You can use lookup refs to retrieve entities using the pull API and to retrieve datoms using the datoms API. You cannot use them in the body of a query, use datalog clauses instead.
You can also use lookup refs to refer to existing entities in transactions, avoiding extra lookup code:
{:db/id [:person/email "joe@example.com"] :person/loves :pizza}
This transaction asserts that the entity with the value "joe@example.com" for the :person/email attribute also loves pizza.
Lookup refs have the following restrictions:
- The specified attribute must be defined as either :db.unique/value or :db.unique/identity.

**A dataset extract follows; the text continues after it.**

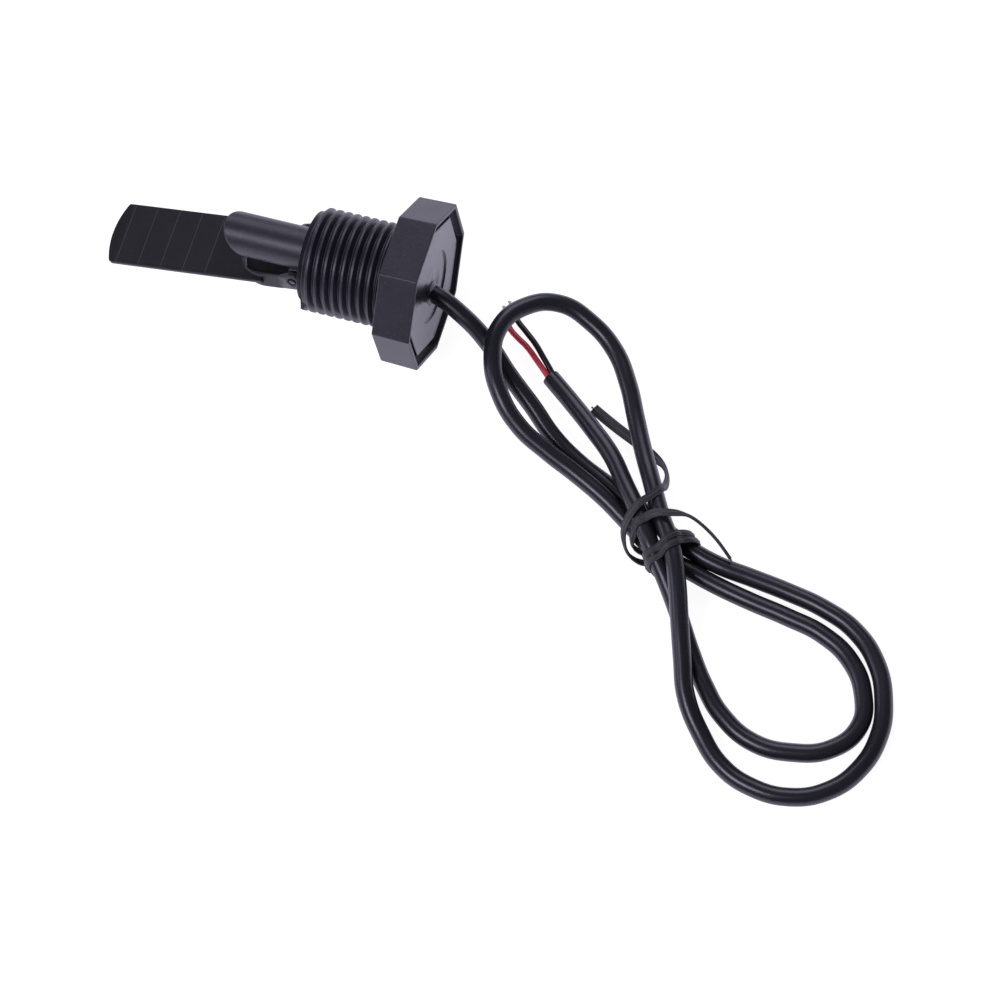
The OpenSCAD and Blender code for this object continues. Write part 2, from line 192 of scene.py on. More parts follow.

- When used in a transaction, the lookup ref is evaluated against the specified attribute's index as it exists before the transaction is processed, so you cannot use a lookup ref to lookup an entity being defined in the same transaction.
- Lookup refs cannot be used in the body of a query though they can be used as inputs to a parameterized query.
Indelible and Chronological
Datomic is indelible and chronological. Information accumulates over time, and change is represented by accumulating the new, not by modifying or removing the old. For example, "removing" occurs not by taking something away, but by adding a retraction.
This is in stark contrast with the Create/Read/Update/Delete (CRUD) paradigm:
CRUD | Datomic |
---|---|
Create | Assert |
Read | Read |
Update | Accumulate |
Delete | Retract |
- Assertions are granular statements of fact.
- Reads are always performed against an immutable database value at a particular point in time. Time is globally ordered in a database by ACID transactions.
- New transactions only Accumulate new data. Existing datoms never change.
- Retractions state that an assertion no longer holds at some later point in time. The original assertion remains unchanged.
Assert/Read/Accumulate/Retract (ARAR) should be pronounced doubled and in a pirate voice "Ar Ar Ar Ar".
The terms "indelible" and "chronological" describe semantic properties, as opposed to "append-only" which is an implementation strategy. Datomic is not append-only, and does not have the performance characteristics associated with append-only systems.